Arbitrage Logic of Shorting in Coin-Margined Contracts: How to Profit from Funding Rates

This is one of the most interesting applications of coin-margined contracts. Suppose you buy $100,000 worth of Bitcoin spot and simultaneously open a 1x coin-margined short contract. At first glance, they offset each other, but in reality:

Regardless of Bitcoin’s price movements, your total market value remains at $100,000. When Bitcoin rises, spot profits while the contract incurs a loss; when Bitcoin falls, spot loses and the contract profits. It sounds like a zero-sum trade, but there’s a hidden profit source—funding rates.

In the Bitcoin futures market, funding rates are mostly positive. Short contracts regularly pay funding fees, effectively paying you for taking the short risk. This means that even if the price remains unchanged, you can earn steady income through this mechanism, with an annualized return of about 7%. This strategy is called riskless arbitrage because you lock in the value of the underlying asset while earning funding rates.

Advantages of Margin Replenishment Strategies: Why Coin-Margined Contracts Are Safer

Coin-margined contracts have margins denominated in coins but settled based on the USD value at the time of opening. This seemingly complex mechanism actually offers unexpected advantages.

Consider a 1x coin-margined long position: opening with $10,000 to buy 10,000 units of a coin. According to the mechanism, a 50% drop in the coin’s price triggers liquidation. But before liquidation occurs, you can add margin. The key advantage here is that since the coin’s price has fallen, you can now buy twice as many coins with the same $10,000. After replenishing, your position is supported by 30,000 coins.
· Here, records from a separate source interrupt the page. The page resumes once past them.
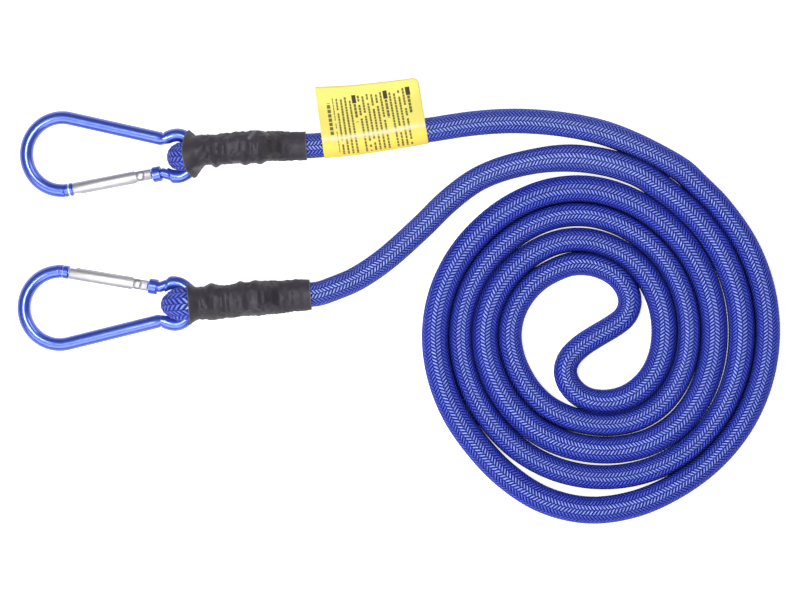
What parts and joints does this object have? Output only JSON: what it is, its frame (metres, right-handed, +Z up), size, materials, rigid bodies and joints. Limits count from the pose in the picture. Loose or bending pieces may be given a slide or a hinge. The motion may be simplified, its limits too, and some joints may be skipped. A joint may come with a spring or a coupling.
{
  "type": "bungee cord",
  "caption": "Braided elastic cord wound in a flat spiral, with a snap hook looped and sleeved on each end and a folded film tag.",
  "frame": {"origin": "on the table under the middle of the two hook ends", "axes": "+X from the hooks to the coil, +Y from the plain end to the tagged end, +Z up from the table"},
  "size_m": [0.3046, 0.1784, 0.0278],
  "materials": {
    "anodised_blue": "anodised",
    "gate_steel": "satin",
    "wire_steel": "drawn",
    "braid": "braided",
    "latex": "matt",
    "sleeve_black": "matt",
    "tag_film": "satin"
  },
  "bodies": {
    "cord_and_hooks": {"hook_frame_a": "anodised_blue", "hook_frame_b": "anodised_blue", "cord_end_sheath_a": "braid", "cord_end_core_a": "latex", "clamp_ring_a1": "wire_steel", "clamp_ring_a2": "wire_steel", "clamp_ring_a3": "wire_steel", "shrink_sleeve_a": "sleeve_black", "cord_end_sheath_b": "braid", "cord_end_core_b": "latex", "clamp_ring_b1": "wire_steel", "clamp_ring_b2": "wire_steel", "clamp_ring_b3": "wire_steel", "shrink_sleeve_b": "sleeve_black", "coil_sheath": "braid", "coil_core": "latex", "lead_sheath_a": "braid", "lead_core_a": "latex", "lead_sheath_b": "braid", "lead_core_b": "latex", "tag": "tag_film"},
    "gate_of_hook_a": {"gate_a": "gate_steel", "gate_rivet_a": "gate_steel", "gate_spring_a": "wire_steel"},
    "pusher_of_hook_a": {"gate_pusher_a": "wire_steel"},
    "gate_of_hook_b": {"gate_b": "gate_steel", "gate_rivet_b": "gate_steel", "gate_spring_b": "wire_steel"},
    "pusher_of_hook_b": {"gate_pusher_b": "wire_steel"}
  },
  "joints": [
    {"name": "gate_a_swing", "type": "hinge", "parent": "cord_and_hooks", "child": "gate_of_hook_a", "pos_m": [-0.00904, 0.02211, 0.01023], "axis": [0.1609, -0.0028, -0.987], "range_deg": [0, 35], "stiffness_Nm_per_rad": 0.05, "springref_deg": -34.38},
    {"name": "pusher_a_slide", "type": "slide", "parent": "gate_of_hook_a", "child": "pusher_of_hook_a", "axis": [-0.9705, -0.1825, -0.1577], "range_m": [0, 0.0005]},
    {"name": "gate_b_swing", "type": "hinge", "parent": "cord_and_hooks", "child": "gate_of_hook_b", "pos_m": [-0.0102, -0.02108, 0.01023], "axis": [-0.1608, -0.0062, 0.987], "range_deg": [0, 35], "stiffness_Nm_per_rad": 0.05, "springref_deg": -34.38},
    {"name": "pusher_b_slide", "type": "slide", "parent": "gate_of_hook_b", "child": "pusher_of_hook_b", "axis": [-0.9741, 0.1621, -0.1577], "range_m": [0, 0.0005]}
  ],
  "couplings": [
    {"joint": "pusher_a_slide", "follows": "gate_a_swing", "m_per_rad": 0.00065},
    {"joint": "pusher_b_slide", "follows": "gate_b_swing", "m_per_rad": 0.00065}
  ]
}
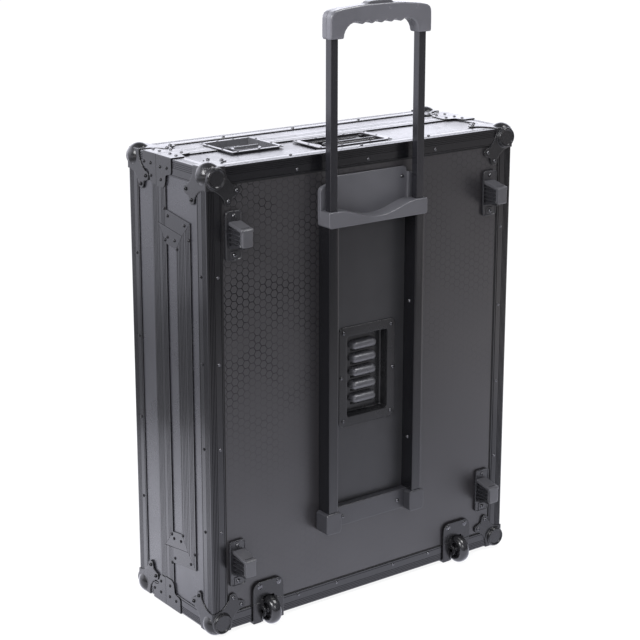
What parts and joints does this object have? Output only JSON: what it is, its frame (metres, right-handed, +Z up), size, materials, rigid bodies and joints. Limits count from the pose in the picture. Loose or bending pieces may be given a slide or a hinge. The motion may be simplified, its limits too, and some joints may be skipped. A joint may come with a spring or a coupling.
{
  "type": "wheeled flight case",
  "caption": "Road case with a lift-off lid, removable access panel, butterfly latches, ball corners, sunk caster wheels and a telescopic trolley handle",
  "frame": {"origin": "on the floor that the case stands on, below the middle of its bounding box, which includes the raised trolley handle", "axes": "+Z up along the trolley, X across the case, -Y out of the back face with the trolley and the rubber feet, +Y out of the lid"},
  "size_m": [0.663, 0.286, 1.0548],
  "materials": {
    "laminate": "plywood faced with black laminate embossed with a fine hexagon pattern",
    "profile": "black anodised aluminium profile, satin",
    "pressed_steel": "black powder-coated pressed steel, semi-gloss",
    "foot_rubber": "dark grey moulded rubber, matte",
    "tyre": "dark moulded polyurethane, satin",
    "grey_plastic": "mid-grey moulded plastic, lightly textured",
    "button_plastic": "black moulded plastic",
    "liner_foam": "black closed-cell foam"
  },
  "bodies": {
    "base": {"base_back_panel": "laminate", "base_wall_access_side": "laminate", "base_wall_front": "laminate", "base_wall_top": "laminate", "base_wall_bottom": "laminate", "base_edge_frame": "profile", "base_closing_frame": "profile", "base_ball_corner_left_bottom": "pressed_steel", "base_ball_corner_left_top": "pressed_steel", "base_ball_corner_right_bottom": "pressed_steel", "base_ball_corner_right_top": "pressed_steel", "rubber_foot_left_low": "foot_rubber", "rubber_foot_left_high": "foot_rubber", "rubber_foot_right_low": "foot_rubber", "rubber_foot_right_high": "foot_rubber", "vent_dish": "pressed_steel", "trolley_rail_left": "profile", "trolley_rail_right": "profile", "trolley_backing_plate": "profile", "trolley_upper_bracket": "grey_plastic", "trolley_lower_bracket": "grey_plastic", "caster_bracket_left": "pressed_steel", "caster_bracket_right": "pressed_steel", "base_foam": "liner_foam", "latch_top_dish": "pressed_steel", "latch_bottom_dish": "pressed_steel", "latch_front_low_dish": "pressed_steel", "latch_front_high_dish": "pressed_steel", "handle_dish": "pressed_steel"},
    "lid": {"lid_panel": "laminate", "lid_walls": "laminate", "lid_edge_frame": "profile", "lid_closing_frame": "profile", "lid_ball_corner_left_bottom": "pressed_steel", "lid_ball_corner_left_top": "pressed_steel", "lid_ball_corner_right_bottom": "pressed_steel", "lid_ball_corner_right_top": "pressed_steel", "lid_foam": "liner_foam", "latch_top_strike": "pressed_steel", "latch_bottom_strike": "pressed_steel", "latch_front_low_strike": "pressed_steel", "latch_front_high_strike": "pressed_steel"},
    "access_panel": {"access_panel_board": "laminate", "access_panel_frame": "profile"},
    "trolley": {"trolley_tube_left": "profile", "trolley_tube_right": "profile", "trolley_grip": "grey_plastic"},
    "button": {"release_button": "button_plastic"},
    "wheel_left": {"caster_wheel_left": "tyre"},
    "wheel_right": {"caster_wheel_right": "tyre"},
    "top_wing": {"latch_top_wing": "pressed_steel"},
    "bottom_wing": {"latch_bottom_wing": "pressed_steel"},
    "front_low_wing": {"latch_front_low_wing": "pressed_steel"},
    "front_high_wing": {"latch_front_high_wing": "pressed_steel"},
    "top_hook": {"latch_top_hook": "pressed_steel"},
    "bottom_hook": {"latch_bottom_hook": "pressed_steel"},
    "front_low_hook": {"latch_front_low_hook": "pressed_steel"},
    "front_high_hook": {"latch_front_high_hook": "pressed_steel"},
    "bail": {"handle_bail": "pressed_steel"}
  },
  "joints": [
    {"name": "lid_lift_off", "type": "slide", "parent": "base", "child": "lid", "axis": [0, 1, 0], "range_m": [0, 0.16]},
    {"name": "access_panel_slide", "type": "slide", "parent": "base", "child": "access_panel", "axis": [0, 1, 0], "range_m": [0, 0.08]},
    {"name": "trolley_slide", "type": "slide", "parent": "base", "child": "trolley", "axis": [0, 0, 1], "range_m": [-0.28, 0]},
    {"name": "button_press", "type": "slide", "parent": "trolley", "child": "button", "axis": [0, 0, -1], "range_m": [0, 0.004], "stiffness_N_per_m": 400, "springref_m": -0.001},
    {"name": "wheel_left_spin", "type": "hinge", "parent": "base", "child": "wheel_left", "pos_m": [-0.2123, -0.1114, 0.0254], "axis": [1, 0, 0], "continuous": true},
    {"name": "wheel_right_spin", "type": "hinge", "parent": "base", "child": "wheel_right", "pos_m": [0.2123, -0.1114, 0.0254], "axis": [1, 0, 0], "continuous": true},
    {"name": "latch_top_turn", "type": "hinge", "parent": "base", "child": "top_wing", "pos_m": [-0.1675, 0.015, 0.8075], "axis": [0, 0, 1], "range_deg": [0, 180]},
    {"name": "latch_bottom_turn", "type": "hinge", "parent": "base", "child": "bottom_wing", "pos_m": [-0.1675, 0.015, 0.0075], "axis": [0, 0, -1], "range_deg": [0, 180]},
    {"name": "latch_front_low_turn", "type": "hinge", "parent": "base", "child": "front_low_wing", "pos_m": [0.324, 0.015, 0.2175], "axis": [1, 0, 0], "range_deg": [0, 180]},
    {"name": "latch_front_high_turn", "type": "hinge", "parent": "base", "child": "front_high_wing", "pos_m": [0.324, 0.015, 0.5975], "axis": [1, 0, 0], "range_deg": [0, 180]},
    {"name": "latch_top_hook_slide", "type": "slide", "parent": "base", "child": "top_hook", "axis": [0, 1, 0], "range_m": [0, 0.003]},
    {"name": "latch_bottom_hook_slide", "type": "slide", "parent": "base", "child": "bottom_hook", "axis": [0, 1, 0], "range_m": [0, 0.003]},
    {"name": "latch_front_low_hook_slide", "type": "slide", "parent": "base", "child": "front_low_hook", "axis": [0, 1, 0], "range_m": [0, 0.003]},
    {"name": "latch_front_high_hook_slide", "type": "slide", "parent": "base", "child": "front_high_hook", "axis": [0, 1, 0], "range_m": [0, 0.003]},
    {"name": "handle_fold", "type": "hinge", "parent": "base", "child": "bail", "pos_m": [0, -0.0005, 0.8015], "axis": [-1, 0, 0], "range_deg": [0, 90], "stiffness_Nm_per_rad": 0.2, "springref_deg": -17.19}
  ],
  "couplings": [
    {"joint": "access_panel_slide", "follows": "lid_lift_off", "ratio": 0.5},
    {"joint": "latch_top_hook_slide", "follows": "latch_top_turn", "m_per_rad": 0.00095},
    {"joint": "latch_bottom_hook_slide", "follows": "latch_bottom_turn", "m_per_rad": 0.00095},
    {"joint": "latch_front_low_hook_slide", "follows": "latch_front_low_turn", "m_per_rad": 0.00095},
    {"joint": "latch_front_high_hook_slide", "follows": "latch_front_high_turn", "m_per_rad": 0.00095}
  ]
}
When the price recovers to 67% of the opening price, the initial 10,000 coins that were at a loss now only represent a $5,000 loss, while the newly added 20,000 coins generate corresponding gains. This way, you buy more assets at a lower price with the same capital, positioning yourself to benefit from a price rebound and larger upside.

Margin Replenishment in 3x Coin-Margined Contracts

A 3x short contract offers another interesting margin replenishment scenario. Suppose you open with $20,000 to buy 20,000 coins, and use 10,000 coins to open a 3x short. When the coin’s price rises 50% near liquidation, you need to add margin. At this point, you use your reserved 10,000 coins for replenishment.

Because the coin’s price has increased, those 10,000 coins now worth $15,000 (up from $10,000), but you only need coins worth $10,000 to meet margin requirements. Compared to USD-based contracts, which would require $15,000 in cash, this is more efficient and safer. This design makes the liquidation price of coin-margined contracts much higher than that of USD-margined ones.

Why Coin-Margined Contracts Are Suitable for Low-Leverage Trading

All the advantages of coin-margined contracts are based on low leverage. If you open positions with high leverage, these benefits are offset by increased risk. Industry advice suggests that the optimal leverage for coin-margined contracts is between 1x and 3x.

Within this range, you can fully leverage the margin and replenishment advantages of coin-margined contracts without falling into liquidation traps caused by high leverage. A trader using only 1x short Bitcoin can outperform 80% of stock investors just through funding rate income, demonstrating the robustness of low-leverage coin-margined trading.